I got up today with a sense of anticipation in my soul. Then the wind began blowing. From what I could discern, if I could get past Beaumont the wind would die down....and that is exactly what happened. I have never been to Idyllwild before. What an amazing drive up from the valley.
I got to the cabin around 3 p.m. I unloaded my car, connected to wifi and found all the light switches. Then I got a text from my son, Brett. He asked if I arrived safely and to please send him the address of the cabin, which I promptly did. In a series of follow up texts he gave me a lecture about how scary it was that I would head off without letting anyone know exactly where I was going. I was going to text him back and tell him that I didn't need him to parent me. But then I stopped and breathed in his love and cried. When you are single you don't have anyone to text when your plane lands. You don't have a spouse or partner to call when you arrive safely at a cabin you rented. It might not even cross your mind to give someone the address. Brett reminded me that I may be a widow but I am still loved. Allowing that goodness to wash over me was exactly what I needed.

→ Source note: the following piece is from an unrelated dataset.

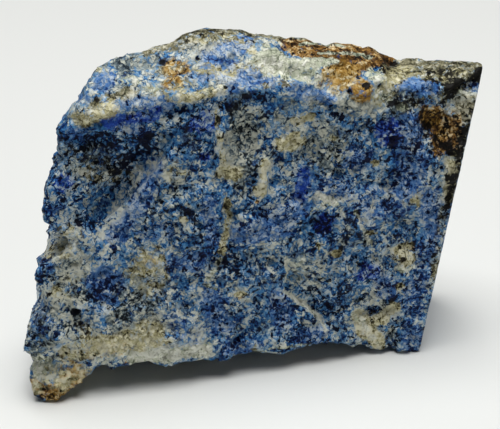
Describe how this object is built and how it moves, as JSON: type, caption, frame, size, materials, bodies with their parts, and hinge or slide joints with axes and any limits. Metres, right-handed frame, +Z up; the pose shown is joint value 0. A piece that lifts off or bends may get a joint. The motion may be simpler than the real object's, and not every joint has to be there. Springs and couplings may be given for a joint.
{
  "type": "raw lapis lazuli",
  "caption": "Rough hand specimen of lapis lazuli: a tall broken slab with a bevelled crown, one end cut flat, and worn feet and a heel that it stands on.",
  "frame": {"origin": "middle of the bounding box's base, at the level of the surface the stone stands on", "axes": "+X runs along the broad front face towards the flat cut end, +Y points to the back of the stone and +Z is up; the front face looks along -Y, swung 13 degrees towards +X"},
  "size_m": [0.0894, 0.0454, 0.0696],
  "materials": {
    "lapis": "rough broken stone, sugary grain, unpolished"
  },
  "bodies": {
    "root": {"lapis_lazuli": "lapis"}
  },
  "joints": []
}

Then I drove into town in search of an Adventure Pass so I can do some hiking this week. I need some adventure.
I was in the grocery store buying logs for the fireplace when the winds hit Idyllwild. I said to the clerk, "Do you get winds like this often?" "No," she said, "but when we do they usually turn off the electricity because of fire danger." I thought to myself that I better hurry back to the cabin so I could find a flashlight, charge my phone and heat up some dinner. The drive back was a bit scary. I did stop to admire the sunset.
By the time I got back to the cabin the electricity was off and I got exactly what I wished for....to be completely unplugged. But it meant no wifi, no warm dinner, no ability to charge my phone or call my family....and I couldn't find a flashlight. I was glad I had thrown in some peanut butter and a candle at the last minute so that I could at least have a cold dinner by candlelight.
Eventually the electricity was restored. I was grateful. I wanted to be unplugged but I still wanted wifi, my cell phone, television, some hot chocolate, a heater, and a CPAP machine that works. I guess what I really wanted was the illusion of being unplugged.....along with a fireplace, a good movie and some ice in my club soda.